There’s a special loneliness that you only ever feel walking the streets of a big city. It’s a longing you feel when you’re walking under the lanterns of London’s Chinatown, or the trees of New York’s Central Park, or the bright neon lights of Kuala Lumpur’s Bukit Bintang. When you, alone, walk past a 17 year-old boy and his girlfriend (holding hands, smiles plastered across their face), or a 42 year-old woman and her husband (not touching each other, but just belonging in each others’ presence, like the Earth and the Moon—comfortable), or a 24 year-old woman and her new girlfriend (still adorably, awkwardly shy and nervous around each other, blushing at every brush of the hands, the accidental ones and the not-so).

She’s sullen, and tired, but walks with hope in her eyes that she might just bump into someone new around the corner.

It’s a longing I feel deep in my chest, in the part that I always forget exists until it starts to feel empty; just below my throat, in the little nook next to my heart and my lungs. Maybe you feel it somewhere else—in the pit of your stomach, or at the top of your head, like if you’ve had one drink too many. Wherever your longing for human contact rests, we’ve all felt it. Hell, Hozier’s felt it; his video for his song Someone New, starring Natalie Dormer, captures this feeling perfectly.

In it, Natalie Dormer walks around London, stumbling across people she longs to be with and couples she wants to be a part of. She carries the loneliness on her shoulders perfectly; she’s sullen, and tired, but walks with hope in her eyes that she might just bump into someone new (aha) around the corner.

The video ends with her going to sleep on her mattress, her room lit in shades of pink and blue, romantic and cold respectively, alone.

In cities, there are more people than anyone could ever get to know in their limited lifetimes. The Dunbar Number, that is the maximum number of people one person can have in their social group, is 150. For comparison, the population of Toronto, Canada is over 17,400 times that number. We can’t possibly try to get to know everyone; our brains would probably explode. And since we can’t get to know everyone we bump into on the way to dinner, strangers stay strangers. There are unspoken rules about how we’re supposed to act in public; try to make conversation on the London tube, or god forbid you make eye contact, and you’ll be subject to the glariest of glares.

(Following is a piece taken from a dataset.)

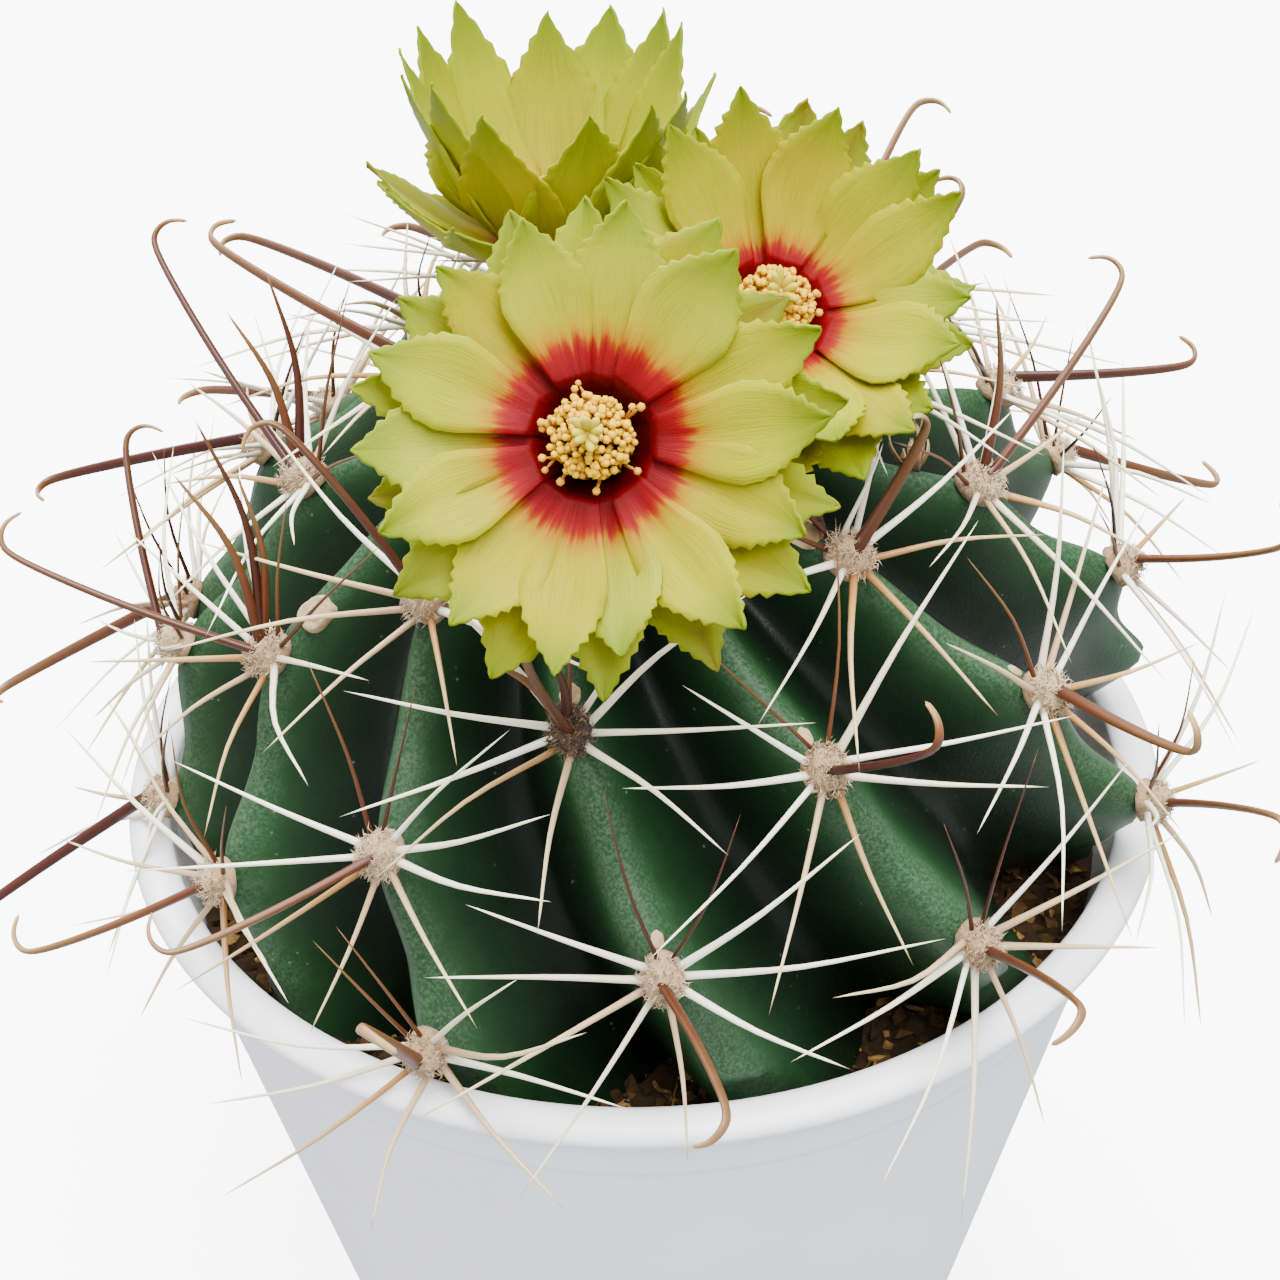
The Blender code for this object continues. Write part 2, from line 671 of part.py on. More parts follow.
class Flower:
    """Tube, two whorls of tepals, stamens and style, about one axis."""

    def __init__(self, name, root, throat, axis, spread, rise, around):
        self.name = name
        crown = STEM_FRAME @ Vector((0, 0, CROWN_HEIGHT))
        across, ahead, up = throat
        self.throat = crown + Vector((across * TUBE_TOP_RADIUS, ahead * TUBE_TOP_RADIUS, up * MM))
        turn, lean = (math.radians(angle) for angle in axis)
        self.axis = Vector((
            math.sin(lean) * math.sin(turn),
            -math.sin(lean) * math.cos(turn),
            math.cos(lean),
        ))
        self.side = self.axis.orthogonal().normalized()
        self.other = self.axis.cross(self.side)
        self.spread = spread * MM
        self.rise = rise * MM
        self.root, self.root_out = self.find_root(root, around)

    def find_root(self, root, around):
        turn, polar = (math.radians(angle) for angle in root)
        reach = STEM_RADIUS * math.sin(polar)
        local = Vector((
            reach * math.sin(turn),
            -reach * math.cos(turn),
            CROWN_HEIGHT * math.cos(polar),
        ))
        out = (STEM_FRAME.to_3x3() @ local).normalized()
        point = STEM_FRAME @ local
        low = point - out * 8 * MM
        height = around.surface_height(low, out, TUBE_FOOT_RADIUS)
        return low + out * (height + GAP), out

    def spot(self, angle, radius, height):
        """A point at an angle round the flower's axis, measured from the throat."""
        ring = self.side * math.cos(angle) + self.other * math.sin(angle)
        return self.throat + ring * radius + self.axis * height

    def ring(self, radius, height, sides=12):
        return [self.spot(math.tau * side / sides, radius, height) for side in range(sides)]

    def make_tube(self):
        """A bent funnel from the stem to the throat, hollow at its top."""
        sides = 12
        rings = []
        span = (self.throat - self.root).length
        out_handle = self.root + self.root_out * span * 0.4
        in_handle = self.throat - self.axis * span * 0.4
        steps = 5
        for step in range(steps):
            share = step / steps
            centre = bezier(self.root, out_handle, in_handle, self.throat, share)
            ahead = bezier(self.root, out_handle, in_handle, self.throat, share + 0.01)
            way = self.root_out if step == 0 else (ahead - centre).normalized()
            radius = TUBE_FOOT_RADIUS + (TUBE_TOP_RADIUS - TUBE_FOOT_RADIUS) * share
            across = (self.side - way * self.side.dot(way)).normalized()
            up = way.cross(across)
            ring = []
            for side in range(sides):
                angle = math.tau * side / sides
                ring.append(centre + (across * math.cos(angle) + up * math.sin(angle)) * radius)
            rings.append(ring)
        rings.append(self.ring(TUBE_TOP_RADIUS, 0))
        rings.append(self.ring(TUBE_TOP_RADIUS - TUBE_WALL, 0))
        cup = min(TUBE_CUP, span * 0.4)
        rings.append(self.ring(STAMEN_RADIUS, -cup))
        vertices, faces = loft(rings)
        self.cup = cup
        return add_object(f"{self.name}_flower_tube", vertices, faces, tube_scales())

    def tepal_height(self, share):
        """Rise of the tepals above the throat along their length."""
        return self.rise * (0.35 * share + 0.65 * share**2)

    def make_tepals(self, which, shift, spread, rest, inner_radius):
        """One whorl: a collar that splits into pointed tepals. It rests this far above the throat."""
        columns = 2
        per = columns + 1
        collar = TUBE_TOP_RADIUS + 2.2 * MM
        shares = (0.35, 0.75)
        widths = (1.0, 0.8)
        sheet = []
        turn = math.tau / TEPALS

        def layer(offset):
            first = len(sheet)
            for tepal in range(TEPALS):
                base = turn * (tepal + shift)
                for column in range(per):
                    angle = base + turn * 0.94 * (column / columns - 0.5)
                    sheet.append(self.spot(angle, inner_radius, offset))
                for column in range(per):
                    angle = base + turn * 0.94 * (column / columns - 0.5)
                    sheet.append(self.spot(angle, collar, self.tepal_height(0.1) + offset))
                for share, width in zip(shares, widths):
                    radius = collar + (spread - collar) * share
                    for column in range(per):
                        place = column / columns - 0.5
                        half = collar * turn * 0.94 * width * (1 + 0.25 * share)
                        angle = base + place * half / radius
                        crown = 0.5 * MM * (1 - abs(2 * place))
                        height = self.tepal_height(share) + offset - crown
                        sheet.append(self.spot(angle, radius, height))
                sheet.append(self.spot(base, spread, self.tepal_height(1.0) + offset))
            return first

        block = per * (2 + len(shares)) + 1
        low = layer(rest)
        high = layer(rest + TEPAL_THICKNESS)
        faces = []
        rows = 1 + len(shares)
        for tepal in range(TEPALS):
            following = (tepal + 1) % TEPALS
            for first, flip in ((low, True), (high, False)):
                here = first + tepal * block
                there = first + following * block
                made = []
                for row in range(rows):
                    for column in range(columns):
                        a = here + row * per + column
                        made.append((a, a + 1, a + 1 + per, a + per))
                tip = here + block - 1
                last = here + rows * per
                for column in range(columns):
                    made.append((last + column, last + column + 1, tip))
                made.append((here + columns, there, there + per, here + columns + per))
                faces += [tuple(reversed(face)) for face in made] if flip else made
            edges = []
            low_here, low_there = low + tepal * block, low + following * block
            for column in range(columns):
                edges.append((low_here + column, low_here + column + 1))
            edges.append((low_here + columns, low_there))
            left = [low_here + row * per for row in range(1, rows + 1)] + [low_here + block - 1]
            right = [low_here + row * per + columns for row in range(1, rows + 1)]
            right = [low_here + block - 1] + right[::-1]
            outline = [(left[i + 1], left[i]) for i in range(len(left) - 1)]
            outline += [(right[i + 1], right[i]) for i in range(len(right) - 1)]
            outline.append((low_there + per, low_here + columns + per))
            for a, b in edges + outline:
                faces.append((a, b, b - low + high, a - low + high))
        return add_object(f"{self.name}_flower_{which}", sheet, faces, tepal_skin(), smooth=False)

    def make_stamens(self):
        """The bundle of stamens as one brush round the style."""
        hole = STYLE_RADIUS + GAP
        foot = -self.cup + GAP
        rings = [
            self.ring(hole, foot, 10),
            self.ring(STAMEN_RADIUS - 3 * GAP, foot, 10),
            self.ring(STAMEN_RADIUS - GAP, 0, 10),
            self.ring(STAMEN_RADIUS, 3.2 * MM, 10),
            self.ring(STAMEN_RADIUS * 0.7, 4.6 * MM, 10),
            self.ring(hole, 4.8 * MM, 10),
        ]
        vertices, faces = loft(rings + [rings[0]], closed_start=False, closed_end=False)
        total = len(rings) * 10
        faces = [tuple(index % total for index in face) for face in faces]
        name = f"{self.name}_flower_stamens"
        return add_object(name, vertices[:total], faces, pollen())

    def make_style(self):
        """The style with its stigma, a small star that stands above the stamens."""
        star = []
        for side in range(12):
            reach = 1.7 * MM if side % 2 == 0 else 0.6 * MM
            star.append(self.spot(math.tau * side / 12, reach, 6.6 * MM))
        rings = [
            self.ring(STYLE_RADIUS, -self.cup + GAP),
            self.ring(STYLE_RADIUS, 5.4 * MM),
            star,
            self.ring(0.4 * MM, 6.9 * MM),
        ]
        vertices, faces = loft(rings)
        return add_object(f"{self.name}_flower_style", vertices, faces, stigma_skin())

    def make(self):
        inner = TUBE_TOP_RADIUS - TUBE_WALL
        pieces = [self.make_tube()]
        pieces.append(self.make_tepals("outer_tepals", 0.5, self.spread, GAP, inner))
        above = GAP + TEPAL_THICKNESS + TEPAL_SPACE
        shorter = self.spread * 0.93
        pieces.append(self.make_tepals("inner_tepals", 0.0, shorter, above, inner))
        pieces.append(self.make_stamens())
        pieces.append(self.make_style())
        return pieces


def bezier(start, first, second, end, share):
    rest = 1 - share
    near = start * rest**3 + first * 3 * rest**2 * share
    return near + second * 3 * rest * share**2 + end * share**3


def main():
    clear_scene()
    pot = make_pot()
    stem = stem_body("cactus_stem")
    soil = make_soil()
    around = Surroundings()
    around.add(stem)
    flowers = [Flower(name, *values, around) for name, values in FLOWERS.items()]
    pieces = [piece for flower in flowers for piece in flower.make()]
    for piece in [pot, soil] + pieces:
        around.add(piece)
    make_areoles(around)


main()
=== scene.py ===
"""Looks of a potted round cactus: pot, soil, ribbed stem, woolly areoles, spines and flowers."""

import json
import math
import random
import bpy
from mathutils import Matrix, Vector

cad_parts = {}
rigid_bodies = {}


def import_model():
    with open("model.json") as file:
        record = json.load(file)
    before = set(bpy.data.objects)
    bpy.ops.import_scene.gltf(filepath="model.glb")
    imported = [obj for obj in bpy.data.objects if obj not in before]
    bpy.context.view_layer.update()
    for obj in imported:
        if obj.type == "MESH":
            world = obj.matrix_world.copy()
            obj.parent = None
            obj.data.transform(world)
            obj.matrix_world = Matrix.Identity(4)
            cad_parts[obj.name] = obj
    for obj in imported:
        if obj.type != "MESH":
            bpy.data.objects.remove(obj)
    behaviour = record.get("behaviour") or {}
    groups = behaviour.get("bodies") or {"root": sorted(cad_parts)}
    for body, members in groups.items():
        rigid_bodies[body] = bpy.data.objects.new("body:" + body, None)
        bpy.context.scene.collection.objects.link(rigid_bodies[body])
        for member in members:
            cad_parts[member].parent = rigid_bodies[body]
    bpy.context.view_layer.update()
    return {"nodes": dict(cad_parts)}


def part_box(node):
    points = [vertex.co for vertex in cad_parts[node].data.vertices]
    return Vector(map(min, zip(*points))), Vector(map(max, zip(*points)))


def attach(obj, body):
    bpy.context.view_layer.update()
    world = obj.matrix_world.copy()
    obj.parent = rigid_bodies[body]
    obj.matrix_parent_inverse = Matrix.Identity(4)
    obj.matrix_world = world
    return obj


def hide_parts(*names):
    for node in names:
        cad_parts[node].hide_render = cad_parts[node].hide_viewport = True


bl_info = {
    "name": "Potted Round Cactus",
    "version": (1, 0, 0),
    "blender": (4, 5, 0),
    "location": "3D View > Sidebar > Cactus",
    "description": "Builds the visible pot, plant and stage round the packed model",
    "category": "Object",
}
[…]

That’s probably why dating apps—Tinder, Grindr, Her and the like—are so popular now. It’s meeting new people without the risk of being creepy or awkward. On Tinder especially, you swipe on strangers’ faces without risk of unreciprocated interest because you only get matched with people with swiped right—an indication of interest—on you too. It’s less daunting than approaching every person in public that you think looks interesting; in real life, the rejection is real. At least you can’t see the left swipes on Tinder.

try to make conversation on the London tube, or god forbid you make eye contact, and you’ll be subject to the glariest of glares.

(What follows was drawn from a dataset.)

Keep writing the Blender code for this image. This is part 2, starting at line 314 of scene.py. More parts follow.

That’s probably also why so many profiles on these apps—Tinder, Her, and the predominantly hook-up-centric Grindr—have ‘looking for friends :)’ on them.

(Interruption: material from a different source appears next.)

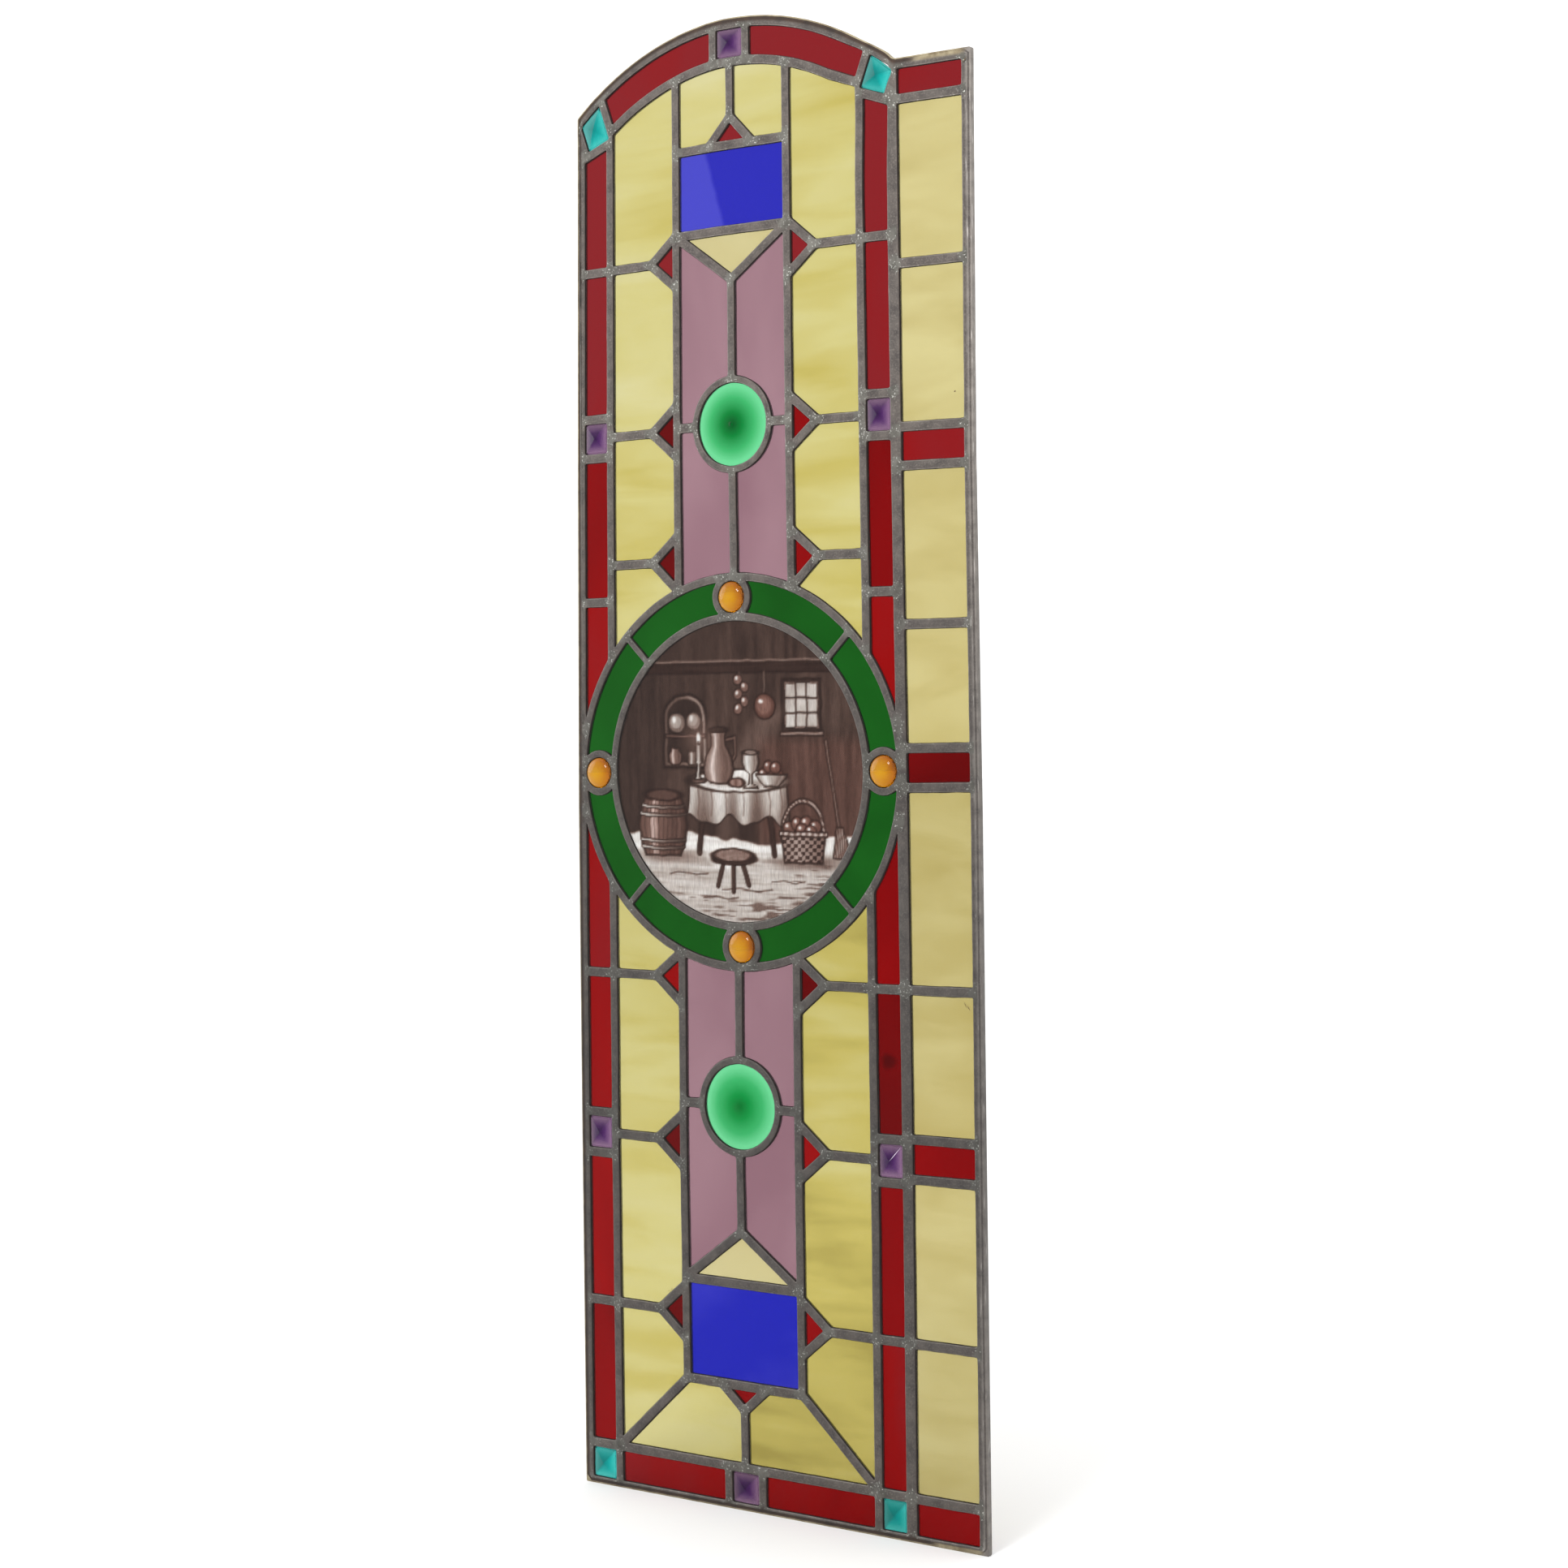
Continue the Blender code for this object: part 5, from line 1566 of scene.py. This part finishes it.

But after a while, after a couple hundred Tinder swipes, that longing in your chest (or your stomach, or head, or left ear) comes creeping back. Slowly, as your matches build up and as you start realising you don’t get as many replies as you send out messages. So you swipe more—on the train on the way to your lectures, during your lunch break, during your walk home—and your list of matches grows longer and longer.

None of this satisfies. It’s almost like Pokémon; you’re never satisfied with just the thirteen in your current team. You need to add to your roster. You’ve got to catch them all.

[Side note: this really explains the continued popularity of the Pokémon games. C’mon guys. You’ve already released 16 of those things. Give it a rest for a couple of years.]

So you keep walking around, looking to fill that space in your chest (or stomach, or head, or right pinky), eyes darting from stranger to stranger as you walk a crowded street during your lunchtime. And eventually, you meet a stranger’s gaze. Your stomach flips, and though you feel like your insides might just end up becoming your outsides, you keep your composure. You smile at him. He smiles at you. He walks past and, as though nothing happened, you both move on with your lives, your memories of each other fading as quick as your encounter was short.

You keep walking around, and the space in your chest stays as empty as it was yesterday, but feels heavier than ever.